“If I could work my will, every idiot who goes about with ‘Merry Christmas’ on his lips should be boiled with his own pudding and buried with a stake of holly through his heart. He should!” – Scrooge, A Christmas Carol – Charles Dickens
Quite often Humanists find themselves being asked “do you celebrate Christmas?” or “aren’t you working on Christmas day because you don’t believe in Jesus?”. Perhaps Humanists are all just real life versions of the Grinch or Ebenezer Scrooge?
Of course in countries like Scotland there is no real surprise that most Humanists will join in some kind of celebration with friends and family. Most Humanists would grab that one day a year where almost all offices, shops and services are closed for the day and get together with those close to them. And why not? After all, part of being Humanist is celebrating the one life you have with the people you love.
Christmas falls in the time of year when people for thousands of years have been celebrating in one way or another. From winter solstices and Yuletide to Saturnalia and Yalda, the season of midwinter, and certainly in Scotland, long nights and cold weather have often featured great celebratory feasts and gift giving. It’s perhaps unsurprising that early Christians wanted to associated one of their biggest festivals at a time of year that people were already in the party mood.
In the past some of the more puritan enforcers of “the real meaning of Christmas” like Oliver Cromwell’s government, were actually the real embodiment of Ebenezer Scrooge. They absolutely hated the fact that Christianity would be seen to be linked to pagan festivities. This went so far as to the point where the Cromwell government actually attempted to ban Christmas celebrations in an act of Parliament. People of a Christian nation, according to them, should be respectful and not ‘foolish’ or engage in ‘frivolity’.
The reality is, across Scotland this December, people of all faiths and none will take part in Christmas celebrations of some kind or another. Many will not even give a second thought to any religious connections or attend any acts of worship but does that mean they shouldn’t take part in whatever way they wish? Who says watching The Empire Strikes Back ritually every Christmas morning isn’t meaningful to those who choose to make it so? Or the annual Christmas dose of aliens and time travel in Dr Who on the BBC.
Much furore was had by the “their banning Christmas mob” after *shock horror* Sikhs and Muslims appeared in a Christmas Television advert for a supermarket. Perhaps sometimes these shock jocks forget that those of other faiths or non-religious people, like Humanists, are actually real people too. They like giving presents and spending time with family, and yes the food is pretty good as well.

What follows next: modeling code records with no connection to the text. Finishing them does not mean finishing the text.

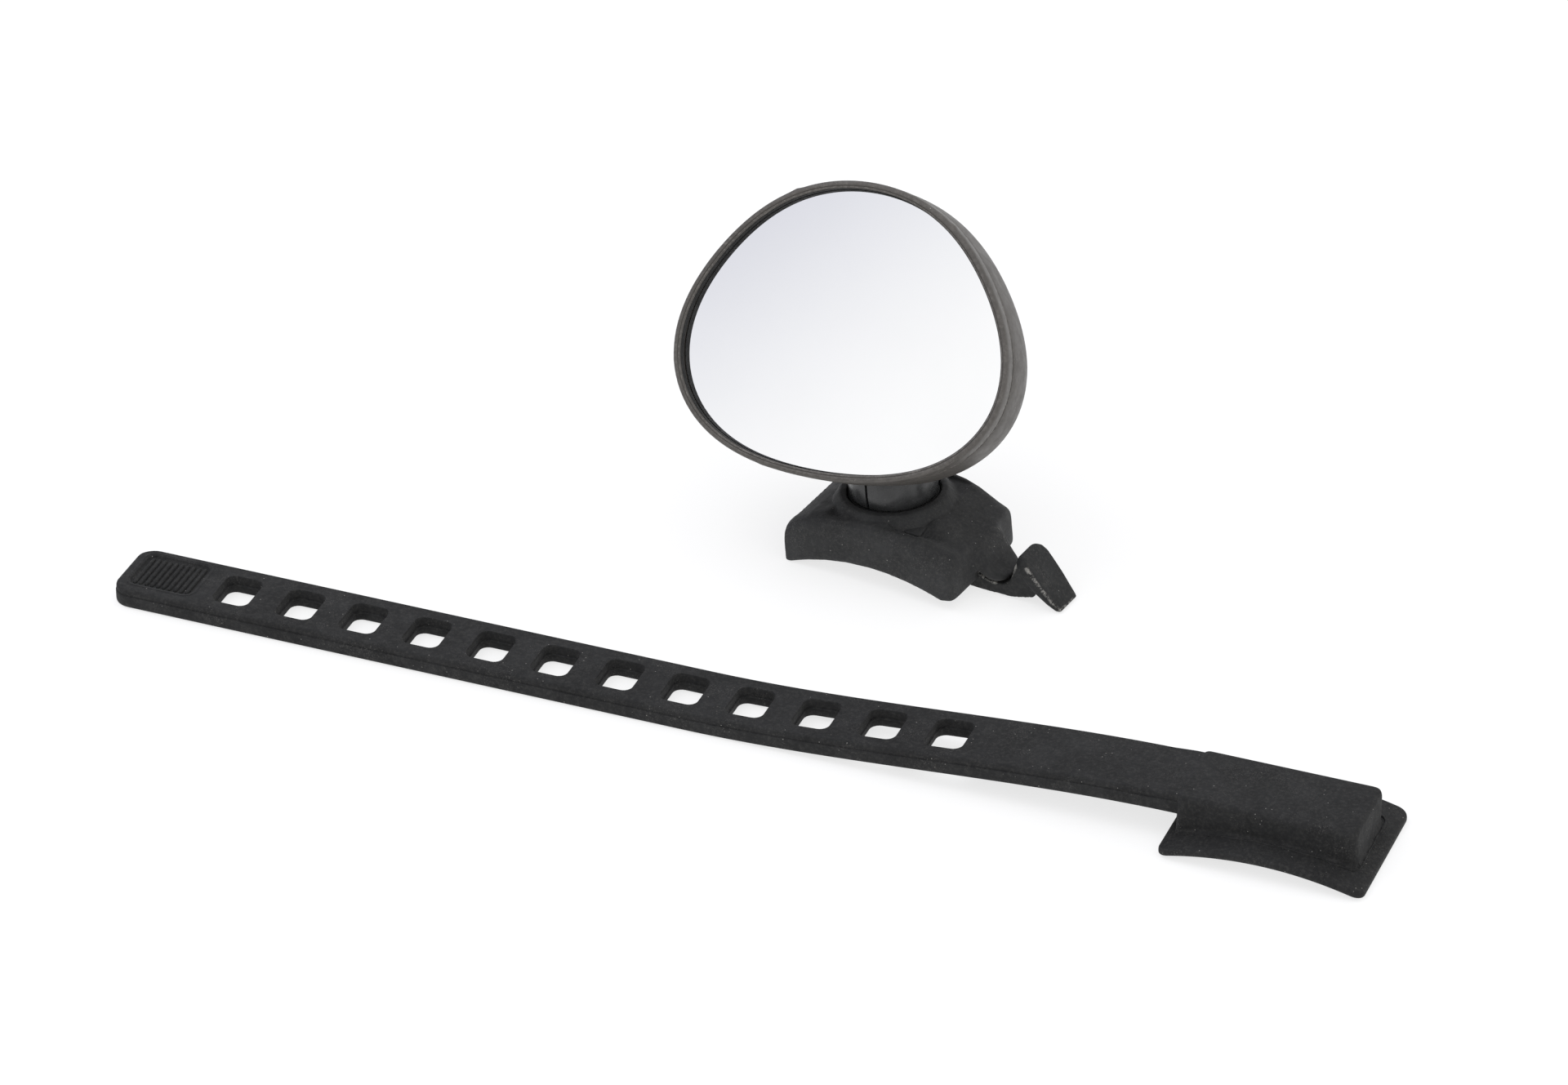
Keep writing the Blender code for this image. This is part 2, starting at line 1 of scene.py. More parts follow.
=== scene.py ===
import json
from math import acos, atan2, cos, exp, hypot, pi, radians, sin, sqrt

import bmesh
import bpy
from mathutils import Matrix, Vector, noise


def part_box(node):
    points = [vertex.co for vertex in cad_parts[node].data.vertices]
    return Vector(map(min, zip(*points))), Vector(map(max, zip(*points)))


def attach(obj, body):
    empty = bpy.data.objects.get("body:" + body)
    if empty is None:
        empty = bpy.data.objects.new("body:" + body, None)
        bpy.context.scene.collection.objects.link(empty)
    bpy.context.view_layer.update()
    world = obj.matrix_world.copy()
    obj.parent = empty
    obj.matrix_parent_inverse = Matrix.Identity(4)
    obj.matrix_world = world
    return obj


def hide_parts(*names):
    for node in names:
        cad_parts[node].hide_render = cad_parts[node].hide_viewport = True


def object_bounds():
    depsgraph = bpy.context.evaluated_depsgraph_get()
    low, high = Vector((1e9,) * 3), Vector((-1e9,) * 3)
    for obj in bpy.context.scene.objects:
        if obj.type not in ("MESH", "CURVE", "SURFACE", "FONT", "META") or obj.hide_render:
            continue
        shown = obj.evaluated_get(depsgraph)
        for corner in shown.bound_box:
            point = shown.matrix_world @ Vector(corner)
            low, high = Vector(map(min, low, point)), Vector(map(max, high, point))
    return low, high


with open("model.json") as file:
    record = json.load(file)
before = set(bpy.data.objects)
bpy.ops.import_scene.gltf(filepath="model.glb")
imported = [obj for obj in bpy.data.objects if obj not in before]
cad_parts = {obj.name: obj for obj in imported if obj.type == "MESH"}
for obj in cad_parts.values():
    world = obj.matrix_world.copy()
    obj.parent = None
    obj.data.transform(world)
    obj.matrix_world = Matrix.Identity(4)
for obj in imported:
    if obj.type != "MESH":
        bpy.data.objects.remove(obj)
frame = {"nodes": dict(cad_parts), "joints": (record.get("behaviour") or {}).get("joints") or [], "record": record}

CAD_LOW, CAD_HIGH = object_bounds()
NODES = frame["nodes"]
RECORD = frame["record"]
JOINTS = {joint["name"]: joint for joint in frame["joints"]}
MM = 0.001

# Camera, at the angle the object is shown from
CAMERA_PLACE = (0.32826, -0.78504, 0.56940)
CAMERA_AZIMUTH = radians(21.44)
CAMERA_ELEVATION = radians(32.55)
CAMERA_LENS = 165.08
SENSOR_WIDTH = 36
FLOOR_GLOW = 0.72
FLOOR_REACH = 3.0
FLOOR_DROP = 0.05 * MM
WORLD_STRENGTH = 1.03

# Strap
BAND_WIDTH = 12.2 * MM
BAND_THICK = 2.9 * MM
BAND_EDGE = 0.5 * MM
LEDGE_SHARE = 0.68                  # the mould's parting ledge, as a share of the thickness
LEDGE_STEP = 0.2 * MM
RISE_START_X = 6.8 * MM
RISE_HEIGHT = 4.2 * MM
TIP_CORNER = 2.8 * MM
SIDE_GAP = 0.02 * MM                # the band is that much narrower on each side than the CAD's
SHOULDER = 0.25 * MM                # the band thickens by that before the block
SHOULDER_X = 76 * MM
FLARE = 0.5 * MM                    # of the block's foot
BLOCK_X = (80.4 * MM, 106.5 * MM)
BLOCK_WIDTH = 12.8 * MM
BLOCK_TOP = 7.5 * MM
PAD_THICK = 1.2 * MM
PAD_ARCH = 2.1 * MM
HOLE_LENGTH = 5.55 * MM
HOLE_WIDTH = 7.0 * MM
HOLE_CORNER = 1.3 * MM
HOLE_SHIFT = -0.1 * MM
TAB_LENGTH = 9.9 * MM
TAB_WIDTH = 8.0 * MM
TAB_X = -76.07 * MM
TAB_Y = 0.4 * MM
TAB_DEPTH = 0.42 * MM
RIB_COUNT = 10
RIB_PITCH = 0.92 * MM
RIB_R = 0.31 * MM

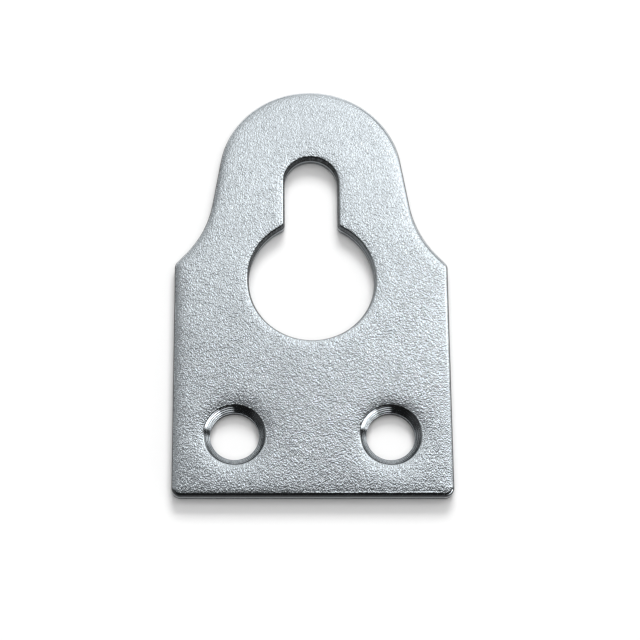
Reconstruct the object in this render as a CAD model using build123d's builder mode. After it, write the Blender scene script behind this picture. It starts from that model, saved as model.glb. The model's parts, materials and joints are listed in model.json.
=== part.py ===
"""Keyhole hanger plate: one flat piece stamped from zinc-plated sheet steel.

A rectangular body carries two countersunk screw holes. Hollow shoulders lead up
to a round head. The keyhole is an entry circle with a slot above it. It drops over
the head of a screw in the wall, and the plate then slides down until the shank
sits in the round end of the slot.

The plate lies on its back. X runs across it, Y runs up towards the head and Z
runs out of the countersunk face. The origin is at the middle of the back face.
"""

import os
from math import acos, atan2, degrees, hypot

from build123d import *

# Sheet, in millimetres like every length here
gauge = 1.6

# Outline. The shoulder corners stand above the foot by the shoulder height. The
# neck, where flank and shoulder would meet at a sharp corner, and the middle of
# the round head stand above the shoulder corners by their rise.
plate_width = 30.0
shoulder_height = 26.2
neck_width = 23.1
neck_rise = 3.7
head_rise = 10.7
head_radius = 10.2
hollow_radius = 11.6
shoulder_corner_radius = 0.9
foot_corner_radius = 1.0

# Keyhole: how far the slot's round end sits below the middle of the head, and how
# far the screw travels from the entry circle to reach it
slot_end_drop = 1.0
keyhole_travel = 11.5
slot_width = 6.0
entry_diameter = 13.9
throat_radius = 0.6

# Screw holes
screw_hole_diameter = 5.2
screw_hole_spacing = 16.7
screw_hole_height = 6.7
countersink_diameter = 6.5
countersink_angle = 90.0
countersink_rim_radius = 0.12

# Edges: rolled over on the face by the punch, slightly broken on the back
edge_roll_radius = 0.42
back_edge_break = 0.1

# Places that follow from the sizes
plate_length = shoulder_height + head_rise + head_radius
foot_y = -plate_length / 2
shoulder_corner = Vector(plate_width / 2, foot_y + shoulder_height)
neck_corner = Vector(neck_width / 2, shoulder_corner.Y + neck_rise)
head_centre = Vector(0, shoulder_corner.Y + head_rise)
slot_end_y = head_centre.Y - slot_end_drop
entry_y = slot_end_y - keyhole_travel
screw_hole_y = foot_y + screw_hole_height

# The flank runs from the neck corner to touch the head as a tangent, at this angle
# above the middle of the head.
neck_reach = neck_corner - head_centre
flank_angle = degrees(
    atan2(neck_reach.Y, neck_reach.X)
    + acos(head_radius / hypot(neck_reach.X, neck_reach.Y))
)

with BuildPart() as keyhole_plate:
    # Blank: the right half of its outline, mirrored
    with BuildSketch():
        with BuildLine():
            crown = CenterArc(head_centre, head_radius, 90, flank_angle - 90)
            Polyline(
                crown @ 1,
                neck_corner,
                shoulder_corner,
                (plate_width / 2, foot_y),
                (0, foot_y),
                crown @ 0,
            )
        make_face()
        neck = vertices().sort_by_distance(neck_corner)[0]
        fillet(neck, hollow_radius)
        shoulder = vertices().sort_by_distance(shoulder_corner)[0]
        fillet(shoulder, shoulder_corner_radius)
        foot = vertices().sort_by_distance((plate_width / 2, foot_y))[0]
        fillet(foot, foot_corner_radius)
        mirror(about=Plane.YZ)
    extrude(amount=gauge)

    # Keyhole, eased at the throat where the slot opens into the circle
    with BuildSketch():
        with Locations((0, entry_y)):
            Circle(entry_diameter / 2)
        with Locations((0, entry_y + keyhole_travel / 2)):
            SlotCenterToCenter(keyhole_travel, slot_width, rotation=90)
        throat = vertices().group_by(Axis.Y)[-2]
        fillet(throat, throat_radius)
    extrude(amount=gauge, mode=Mode.SUBTRACT)

    # The punch draws the face down along the outline and the keyhole
    fillet(faces().sort_by(Axis.Z)[-1].edges(), edge_roll_radius)

    # Screw holes, countersunk in the face, with their rims slightly rounded
    with Locations((0, screw_hole_y, gauge)):
        with GridLocations(screw_hole_spacing, 0, 2, 1):
            CounterSinkHole(
                screw_hole_diameter / 2,
                countersink_diameter / 2,
                counter_sink_angle=countersink_angle,
            )
    rims = edges(Select.LAST).group_by(Axis.Z)[-1]
    fillet(rims, countersink_rim_radius)

    # Every edge of the back is broken
    chamfer(faces().sort_by(Axis.Z)[0].edges(), back_edge_break)

keyhole_plate.part.label = "keyhole_plate"

os.makedirs("parts", exist_ok=True)
export_step(keyhole_plate.part, "parts/keyhole_plate.step")
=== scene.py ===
"""Keyhole hanger plate in zinc-plated steel, lying on a pale studio floor."""

import json
import math

import bpy
import numpy as np
from bpy.props import FloatProperty, FloatVectorProperty, PointerProperty
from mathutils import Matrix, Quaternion, Vector
from mathutils.geometry import delaunay_2d_cdt


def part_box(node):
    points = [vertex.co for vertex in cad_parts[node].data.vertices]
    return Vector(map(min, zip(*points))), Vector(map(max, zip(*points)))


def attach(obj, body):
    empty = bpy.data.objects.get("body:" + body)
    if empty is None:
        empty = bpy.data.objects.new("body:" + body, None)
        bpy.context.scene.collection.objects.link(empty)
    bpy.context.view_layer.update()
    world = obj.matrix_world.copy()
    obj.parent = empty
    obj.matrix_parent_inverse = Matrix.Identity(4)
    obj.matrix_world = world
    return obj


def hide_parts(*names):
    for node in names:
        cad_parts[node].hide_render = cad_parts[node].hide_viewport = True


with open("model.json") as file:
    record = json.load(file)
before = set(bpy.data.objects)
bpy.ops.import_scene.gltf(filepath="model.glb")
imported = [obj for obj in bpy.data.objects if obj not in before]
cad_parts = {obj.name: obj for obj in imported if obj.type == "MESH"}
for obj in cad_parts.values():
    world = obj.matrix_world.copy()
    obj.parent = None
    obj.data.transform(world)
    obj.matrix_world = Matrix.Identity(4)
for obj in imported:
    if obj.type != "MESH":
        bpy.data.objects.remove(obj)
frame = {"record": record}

bl_info = {
    "name": "Keyhole hanger plate",
    "version": (1, 0, 0),
    "blender": (4, 5, 0),
    "location": "3D View > Sidebar > Hanger plate",
    "description": "Makes a stamped keyhole hanger plate and the studio around it",
    "category": "Object",
}

MM = 0.001
PLATE_NODE = "keyhole_plate"
PLATE_LOW, PLATE_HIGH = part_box(PLATE_NODE)
MOUNTS = {mount["name"]: mount for mount in frame["record"]["mounts"]}
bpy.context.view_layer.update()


def length(name, description, default):
    """A length in metres that a user may change."""
    return FloatProperty(
        name=name, description=description, default=default, unit="LENGTH", precision=5
    )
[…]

For many, this Christmas will involve going to Church or taking part in traditional festivities but for others new traditions are created. These will live on for many years, perhaps passed down generations, and will be looked forward to just as much as others look forward to nativity plays and carol singers. Traditions after all have to start somewhere.
For Humanists, perhaps what is most refreshing is there is no rule book in celebrations – either at Christmas or other times – no timetables or expectations. Some will take part in traditions, some won’t.
For me, I’m just looking forward to the mince pies and muppets, but I’ll pass on the sprouts.